# Dogs in Germany



## lookback (Dec 4, 2005)

I have just been informed by a friend living in Germany that a new law has come into effect whereby ALL dogs have to be muzzled and kept on leads whilst out in a public area.
Can any reader confirm this please


----------



## zulurita (May 9, 2005)

I have just emailed a friend in Germany to find out and will let you know when I get a reply.


----------



## 98452 (Apr 2, 2006)

That was the case in Italy a few year back for dogs on holiday.

Must admit found Germans to be dog friendly so will be surprised if this is true.

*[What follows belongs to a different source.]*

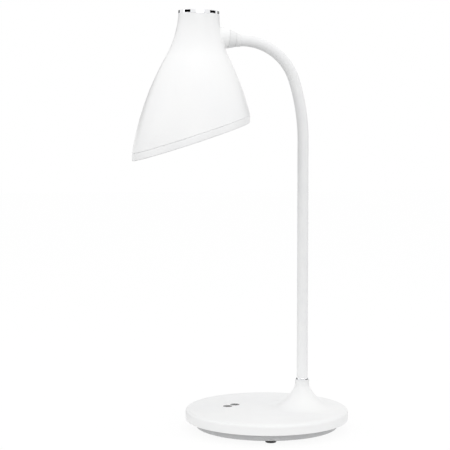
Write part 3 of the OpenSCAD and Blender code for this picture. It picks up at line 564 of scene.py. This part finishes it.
def bell(t):
    """Radius of the outline and cosine of its lean, t below the upper seam. The lean's sine grows by t / HOLLOW_R on
    the hollow arc and falls by t / FULL_R on the full one; the radius follows from the cosine."""
    t = np.asarray(t, float)
    sine = np.where(t < HOLLOW_T, np.sin(NECK_LEAN) + t / HOLLOW_R, np.sin(HOLLOW_LEAN) - (t - HOLLOW_T) / FULL_R)
    cosine = np.sqrt(1 - sine ** 2)
    radius = np.where(t < HOLLOW_T, NECK_R + HOLLOW_R * (np.cos(NECK_LEAN) - cosine),
                      HOLLOW_END + FULL_R * (cosine - np.cos(HOLLOW_LEAN)))
    return radius, cosine


def mouth_depth(turn, wall=0.0):
    """How far below the seam the mouth's plane meets the outline, or the inner wall, at an angle from the back:
    t = MOUTH_T - radius(t) * cos(turn) * RISE, settled by repetition."""
    t = np.full_like(turn, MOUTH_T)
    for _ in range(MOUTH_ROUNDS):
        radius, cosine = bell(t)
        t = MOUTH_T - (radius - wall / cosine) * np.cos(turn) * RISE
    return t


def in_head(radius, turn, t):
    """Puts points at a radius, an angle from the back and a depth below the seam into the leaning shade's place."""
    x, y, z = radius * np.sin(turn), radius * np.cos(turn), -t + 0 * radius
    return np.stack([x + 0 * z, HEAD_Y + y * np.cos(LEAN) + z * np.sin(LEAN),
                     SEAM_Z - y * np.sin(LEAN) + z * np.cos(LEAN)], -1)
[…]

It our favourite destination and I WONT muzzle our 2 mutts.


----------



## 101405 (Oct 15, 2006)

*dogs on lead*

Sould always have dog (dogs) on lead when in public place, In france they provide doggy bags , you can get them free in chemists, or look for sign? when in another country always follow the law. Germans love dogs ,Great to travel with dogs , dont forget its passport even when passing through border posts , Terry


----------



## zulurita (May 9, 2005)

This is the reply from my friend who has 4 cocker spaniels in Fredrichshafen (??spelling)


"No, it's not true - and certainly not for our spaniels! Some places e.g. Hamburg now make you and your dog pass an expensive test in order to have permission to let the dog off the lead (and then only allowed in certain places) but it's for dogs classified as large and dangerous. 
Just another way they've thought up for filling the kitty."


----------



## 98810 (Apr 21, 2006)

I can't speak about leads as our dog is always on one or it would run off! 

As for muzzles, if there is a law, everyone is ignoring it. 
I've just spent a week in the Mosel and not one dog had a muzzle. I also live just north of Hannover and haven't seen any evidence of it there either.

I know the Germans are very strict on certain dangerous breeds and this muzzling may apply to them...


----------



## 96783 (Nov 23, 2005)

I was sure that Boff had replied on this thread and he said categorically that there is no law. We live on the edge of our village on the route to the local dog walk - hundreds a day. No muzzles! Leads - invariably until they get to the woods/fields.


----------



## 98810 (Apr 21, 2006)

Just checked with my local Burg and got the following:

"Rural laws in Niedersachsen lay down 1 Apr - 15 Jul as the Nesting and Breeding Season. Dog owners are legally obliged to keep their dogs on the lead in forestry and open areas when out walking in the countryside. This legislation was introduced to protect wild animals during the breeding season. Heavy fines will be imposed on anyone found contravening the law."

I would imagine that Niedersachsen (Lower Saxony) will not be the only part of Germany applying this law.


----------



## lookback (Dec 4, 2005)

Thanks for the info Gonzo.
Hohne is one of my favourite places, especially Dakotas

Ian


----------